#### DATA SHOWN

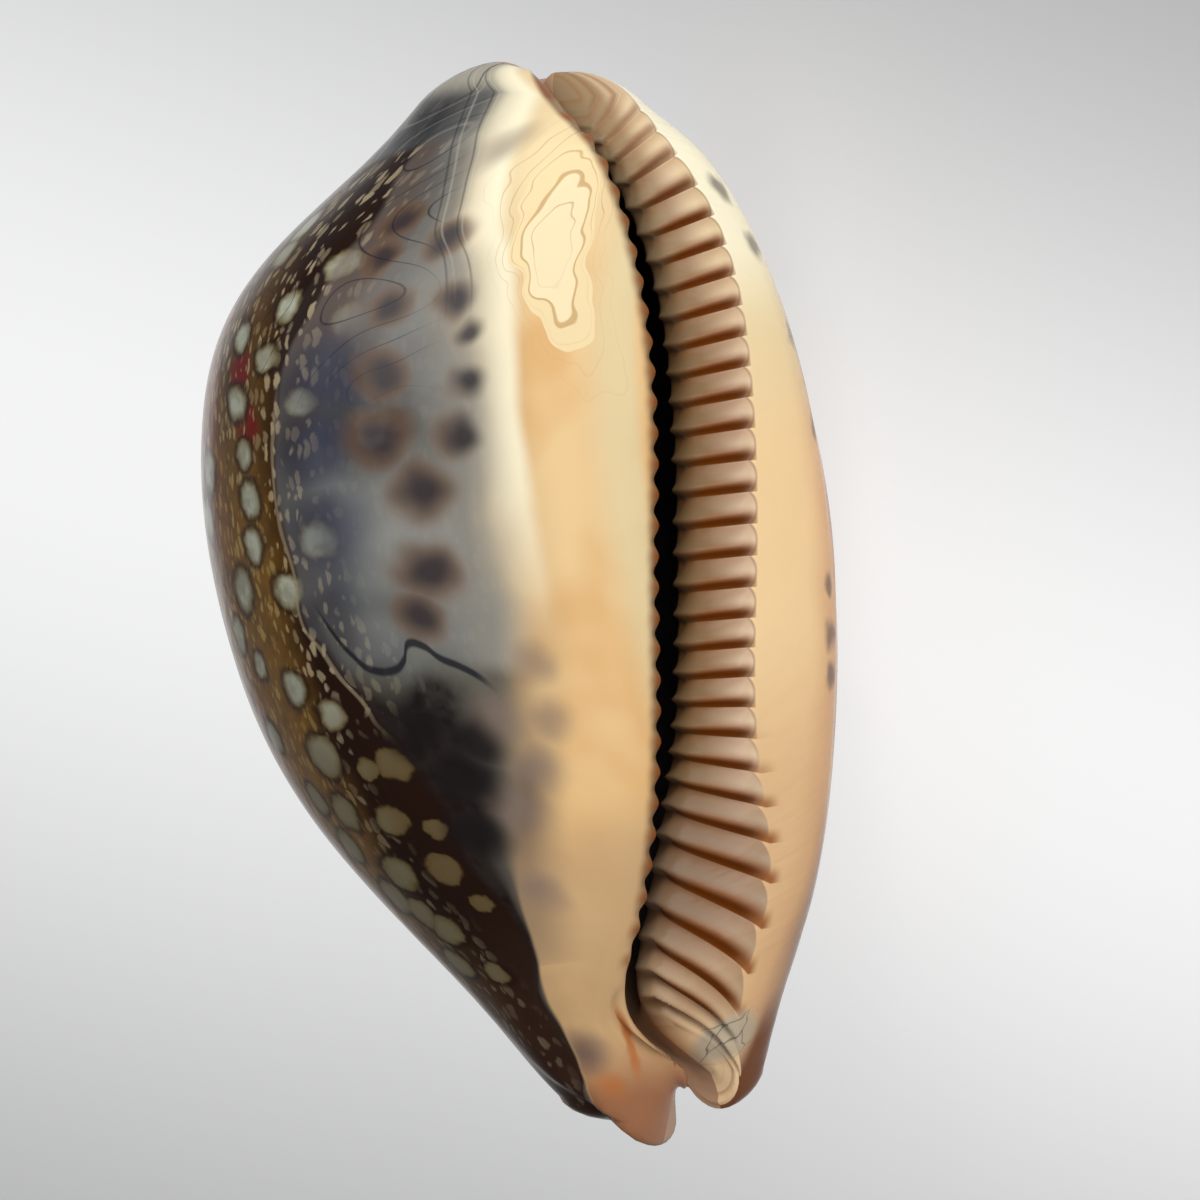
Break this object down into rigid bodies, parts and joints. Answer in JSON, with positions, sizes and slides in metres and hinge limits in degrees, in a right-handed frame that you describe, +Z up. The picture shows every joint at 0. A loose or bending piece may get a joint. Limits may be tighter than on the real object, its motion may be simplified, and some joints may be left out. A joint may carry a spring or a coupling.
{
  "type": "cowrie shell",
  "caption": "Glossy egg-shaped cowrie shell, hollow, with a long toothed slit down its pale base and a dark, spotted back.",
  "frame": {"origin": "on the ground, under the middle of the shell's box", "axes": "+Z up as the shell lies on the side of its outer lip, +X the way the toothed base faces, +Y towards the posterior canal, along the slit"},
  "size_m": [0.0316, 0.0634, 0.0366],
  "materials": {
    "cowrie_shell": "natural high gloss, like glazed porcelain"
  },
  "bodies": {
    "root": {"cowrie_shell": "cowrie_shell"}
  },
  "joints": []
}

########
#### DATA SHOWN

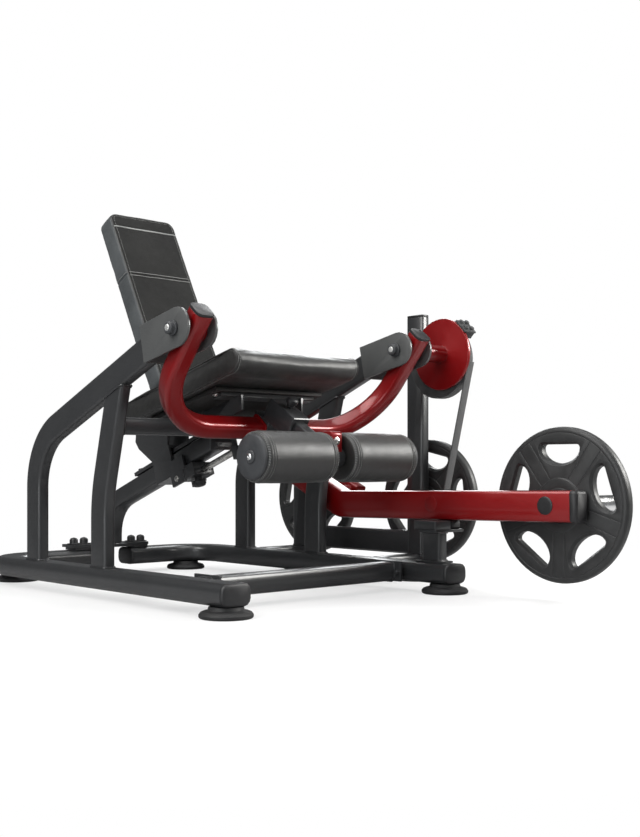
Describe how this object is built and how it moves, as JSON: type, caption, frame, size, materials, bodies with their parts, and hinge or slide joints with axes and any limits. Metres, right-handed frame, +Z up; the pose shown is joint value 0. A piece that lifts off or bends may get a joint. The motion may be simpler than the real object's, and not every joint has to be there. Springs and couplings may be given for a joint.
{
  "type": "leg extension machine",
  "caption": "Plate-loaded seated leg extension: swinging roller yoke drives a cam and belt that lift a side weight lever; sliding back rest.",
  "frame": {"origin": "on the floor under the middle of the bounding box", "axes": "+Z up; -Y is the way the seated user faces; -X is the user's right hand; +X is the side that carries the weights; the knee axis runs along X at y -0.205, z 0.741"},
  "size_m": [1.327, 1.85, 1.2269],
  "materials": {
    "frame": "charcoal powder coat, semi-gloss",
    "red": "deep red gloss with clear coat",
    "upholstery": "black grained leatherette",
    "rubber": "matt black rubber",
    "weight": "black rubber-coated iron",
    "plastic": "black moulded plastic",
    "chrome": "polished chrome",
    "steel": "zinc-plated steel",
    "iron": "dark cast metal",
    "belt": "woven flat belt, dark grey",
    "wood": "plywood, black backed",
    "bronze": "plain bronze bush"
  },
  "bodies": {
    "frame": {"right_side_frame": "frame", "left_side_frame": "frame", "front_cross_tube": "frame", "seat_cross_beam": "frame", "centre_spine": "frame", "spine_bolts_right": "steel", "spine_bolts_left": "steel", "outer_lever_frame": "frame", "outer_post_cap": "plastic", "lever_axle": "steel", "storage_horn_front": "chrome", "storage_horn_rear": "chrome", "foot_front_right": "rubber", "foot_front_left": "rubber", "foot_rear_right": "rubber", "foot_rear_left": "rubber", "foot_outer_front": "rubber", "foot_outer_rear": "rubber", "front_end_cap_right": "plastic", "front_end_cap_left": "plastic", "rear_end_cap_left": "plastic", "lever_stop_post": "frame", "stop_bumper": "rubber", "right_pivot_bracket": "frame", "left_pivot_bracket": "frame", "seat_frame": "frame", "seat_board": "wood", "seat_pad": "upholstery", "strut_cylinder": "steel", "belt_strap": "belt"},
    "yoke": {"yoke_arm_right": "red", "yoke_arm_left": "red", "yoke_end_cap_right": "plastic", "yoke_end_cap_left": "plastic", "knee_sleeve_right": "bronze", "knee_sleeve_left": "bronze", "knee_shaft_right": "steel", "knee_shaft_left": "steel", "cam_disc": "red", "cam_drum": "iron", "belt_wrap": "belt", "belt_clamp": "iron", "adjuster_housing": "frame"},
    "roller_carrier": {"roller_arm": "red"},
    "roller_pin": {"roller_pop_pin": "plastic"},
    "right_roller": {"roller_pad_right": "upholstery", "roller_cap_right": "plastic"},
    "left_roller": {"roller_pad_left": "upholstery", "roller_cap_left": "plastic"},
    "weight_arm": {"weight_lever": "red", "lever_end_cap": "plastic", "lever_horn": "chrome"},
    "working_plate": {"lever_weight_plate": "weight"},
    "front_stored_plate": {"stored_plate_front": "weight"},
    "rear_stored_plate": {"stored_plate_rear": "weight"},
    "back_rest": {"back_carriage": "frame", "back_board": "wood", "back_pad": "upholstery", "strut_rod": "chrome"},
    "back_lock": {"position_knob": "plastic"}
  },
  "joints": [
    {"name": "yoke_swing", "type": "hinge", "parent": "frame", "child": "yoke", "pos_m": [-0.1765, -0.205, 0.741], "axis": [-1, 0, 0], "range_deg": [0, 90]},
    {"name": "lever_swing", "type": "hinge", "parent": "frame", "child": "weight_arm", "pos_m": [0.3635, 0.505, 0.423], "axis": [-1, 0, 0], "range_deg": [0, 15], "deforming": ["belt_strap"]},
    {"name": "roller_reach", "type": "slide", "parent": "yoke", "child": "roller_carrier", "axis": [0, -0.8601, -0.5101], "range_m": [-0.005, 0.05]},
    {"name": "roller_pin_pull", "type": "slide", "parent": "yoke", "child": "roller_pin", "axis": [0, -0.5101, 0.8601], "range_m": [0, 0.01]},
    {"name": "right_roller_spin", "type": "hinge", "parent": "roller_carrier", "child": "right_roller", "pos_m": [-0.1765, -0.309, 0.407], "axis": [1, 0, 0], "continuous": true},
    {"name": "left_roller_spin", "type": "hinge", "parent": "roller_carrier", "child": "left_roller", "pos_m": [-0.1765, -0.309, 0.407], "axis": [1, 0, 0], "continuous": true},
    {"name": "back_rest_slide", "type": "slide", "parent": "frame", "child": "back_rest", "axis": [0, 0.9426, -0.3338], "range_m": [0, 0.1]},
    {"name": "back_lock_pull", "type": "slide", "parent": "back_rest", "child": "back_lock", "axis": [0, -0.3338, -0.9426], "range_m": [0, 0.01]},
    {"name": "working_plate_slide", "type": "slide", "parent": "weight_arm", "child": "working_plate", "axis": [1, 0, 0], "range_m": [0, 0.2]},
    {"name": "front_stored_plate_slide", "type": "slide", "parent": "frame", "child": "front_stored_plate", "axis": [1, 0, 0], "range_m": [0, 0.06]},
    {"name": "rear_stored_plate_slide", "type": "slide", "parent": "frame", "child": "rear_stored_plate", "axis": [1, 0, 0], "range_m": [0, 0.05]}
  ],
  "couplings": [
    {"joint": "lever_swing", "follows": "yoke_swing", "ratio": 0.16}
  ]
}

########
#### DATA SHOWN

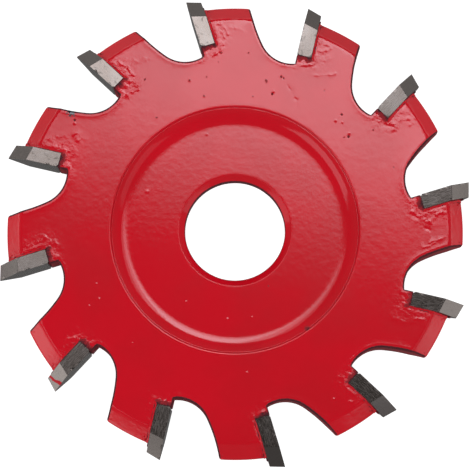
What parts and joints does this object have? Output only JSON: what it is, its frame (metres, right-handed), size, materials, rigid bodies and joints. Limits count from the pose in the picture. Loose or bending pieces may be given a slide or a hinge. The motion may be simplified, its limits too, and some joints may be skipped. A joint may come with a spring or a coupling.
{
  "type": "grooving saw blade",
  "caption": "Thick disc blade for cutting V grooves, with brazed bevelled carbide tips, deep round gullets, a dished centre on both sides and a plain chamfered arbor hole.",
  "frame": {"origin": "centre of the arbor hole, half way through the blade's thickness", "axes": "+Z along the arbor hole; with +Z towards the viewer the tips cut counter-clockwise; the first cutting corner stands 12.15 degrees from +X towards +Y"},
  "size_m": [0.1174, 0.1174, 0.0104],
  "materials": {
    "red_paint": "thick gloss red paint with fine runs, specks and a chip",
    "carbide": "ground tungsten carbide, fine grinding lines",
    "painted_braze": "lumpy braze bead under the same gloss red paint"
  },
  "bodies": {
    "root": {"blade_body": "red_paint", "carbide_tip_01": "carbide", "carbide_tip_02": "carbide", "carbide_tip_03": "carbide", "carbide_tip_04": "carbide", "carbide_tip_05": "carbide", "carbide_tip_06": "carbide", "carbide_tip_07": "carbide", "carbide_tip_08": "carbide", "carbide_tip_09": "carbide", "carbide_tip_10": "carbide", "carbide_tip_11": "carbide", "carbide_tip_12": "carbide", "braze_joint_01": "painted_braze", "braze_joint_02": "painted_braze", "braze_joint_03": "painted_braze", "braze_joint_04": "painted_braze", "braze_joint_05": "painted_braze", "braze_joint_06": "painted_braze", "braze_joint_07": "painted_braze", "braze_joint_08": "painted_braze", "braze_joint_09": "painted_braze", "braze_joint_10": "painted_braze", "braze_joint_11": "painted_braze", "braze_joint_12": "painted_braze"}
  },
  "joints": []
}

########

SHORT EXERCISE
Say how many lines of the data include the word "bending". Respond with the number alone.

TASK RESULT
2